Geçtiğimiz günlerde Başbakan Binali Yıldırım’ın imzasıyla, Resmi Gazete’de yayımlanan genelgeye de değinen Bakan Özlü sözlerine şöyle devam etti:
“Yüksek teknolojili ürünlerin ihracattaki payının artırılması amacıyla, ’Yerlileştirme Yürütme Kurulu’ oluşturuldu. Bu kurulda, Ekonomiden Sorumlu Başbakan Yardımcısı, Bilim Sanayi ve Teknoloji Bakanlığı, Ekonomi Bakanlığı, Gümrük ve Ticaret Bakanlığı, Kalkınma Bakanlığı ve Maliye Bakanlığı yer alıyor. Yürütme Kurulu’nun sekretaryasını ise, Bakanlığımızın müsteşarlığı üstlenmiştir. Yerlileştirme Yüksek Kurulu, sanayinin ithalata bağımlığını azaltacak ve rekabet gücümüzü artıracak programları hayata geçirecektir. Bu kurul, yerli ve milli sanayimize bakışımızın, en somut ifadesidir. Türkiye artık yerli ve milli üretimi, bir devlet politikası, bir sanayi politikası ve bir kalkınma politikası olarak benimsemiştir. Açıkça ifade etmem gerekirse, sanayide ve üretimde yerli ve milli olmak, bizim nazarımızda bir istikbal ve beka meselesidir. Nasıl ki, Zeytin Dalı Harekatında milli ve yerli imkanlarımızdan güç alarak düşmanla mücadele ediyorsak, sanayi savaşında da, yerli ve milli üretimimizle galip geleceğiz.”

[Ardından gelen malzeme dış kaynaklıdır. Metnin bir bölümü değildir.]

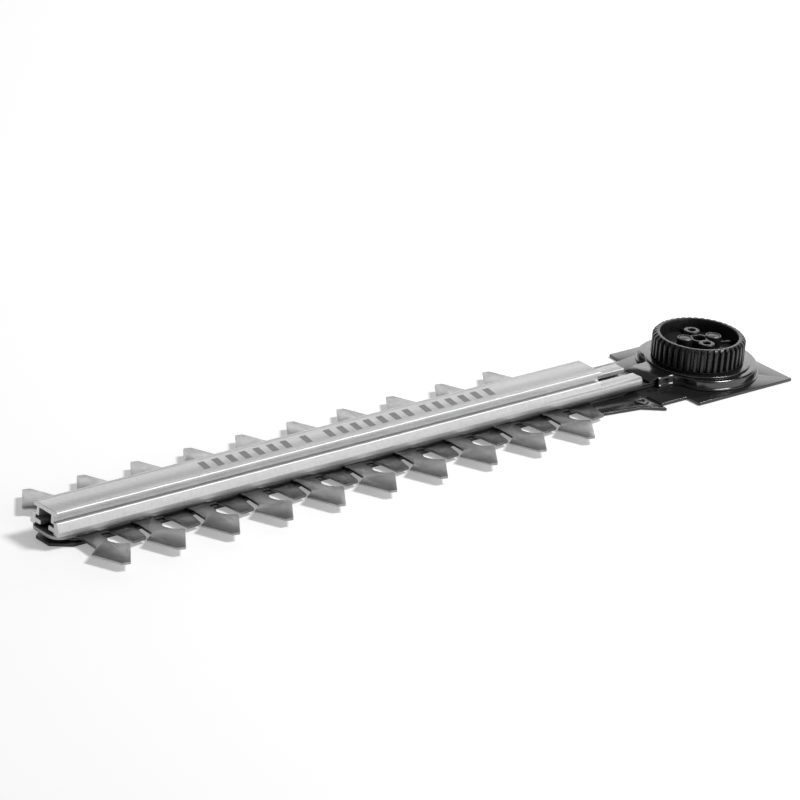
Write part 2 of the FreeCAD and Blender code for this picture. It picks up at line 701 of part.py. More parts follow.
def pivot_stud():
    """The stud on the base plate that the cams turn on."""
    stud = cylinder("studBody", size["stud_radius"], bar_top, upper_high - bar_top)
    tail = cylinder("studTail", size["stud_tail"], 0, bar_top)
    return group("pivot_stud", [joined("stud", stud, tail)])


blades()
support_bar()
base_plate()
wear_strip()
guide_rail()
cover_plate()
drive_gear()
cam("upper_cam", upper_low, throw)
cam("lower_cam", lower_low, -throw)
grease_felt()
groups = [guide_screws(), guide_sleeves(), rail_nuts(), cam_rivets(), lug_eyelets(), cover_disc(), thrust_ring(),
          gear_bush(), pivot_stud()]
doc.recompute()

failed = [item.Name for item in doc.Objects if {"Invalid", "Error"} & set(item.State)]
nodes = [item for item in doc.Objects if item.TypeId == "PartDesign::Body"] + groups
failed += [item.Label for item in nodes if item.Shape.isNull() or not item.Shape.isValid()]
if failed:
    raise RuntimeError("these did not build: " + ", ".join(failed))

os.makedirs("parts", exist_ok=True)
for node in nodes:
    shape = node.Shape
    shape.exportStep("parts/" + node.Label + ".step")
    box = shape.BoundBox
    print("%-14s solids %2d  volume %9.2f  x %8.2f %8.2f  y %7.2f %7.2f  z %6.2f %6.2f" % (
        node.Label, len(shape.Solids), shape.Volume, box.XMin, box.XMax, box.YMin, box.YMax, box.ZMin, box.ZMax))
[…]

“KATMA DEĞERİNİ 10 YILDA, 2 KATINA ÇIKARACAK, 5 ODAK SEKTÖR BELİRLEDİK”
Tarihi hamleler atacaklarını vurgulayan Özlü, “Yerli üretimin ve sanayinin büyümesi için, tarihi atılımlarımız, tarihi hamlelerimiz bundan sonra da devam edecek. Yerli sanayide tarihi adımlar atacağız. Cumhurbaşkanımız Recep Tayyip Erdoğan’ın talimatlarıyla, başlangıç olarak, ithalatımızda 15 milyar dolarlık paya sahip, 43 ürünü yerlileştirmek için teşviklerimizi başlattık. Katma değerini 10 yılda, 2 katına çıkaracak, 5 odak sektör belirledik. Bu sektörler, kimya ve ilaç sanayi, gıda sanayi, yarı iletken elektronik ürünler, makine ve teçhizat, motorlu kara taşıtları sektörleridir. Ayrıca tüm bu sektörlerle ilişki içinde olan, bilişim ve yazılımı da teşvik kapsamına aldık. Bu sektörlerde yer alan ürünleri, vergi indirimi, kaynak tahsisi, teşvik ve muafiyetlerle destekleyeceğiz. Başta KOSGEB olmak üzere, bütün kaynaklarımızı, yerli ve milli üretim için seferber edeceğiz” değerlendirmesinde bulundu.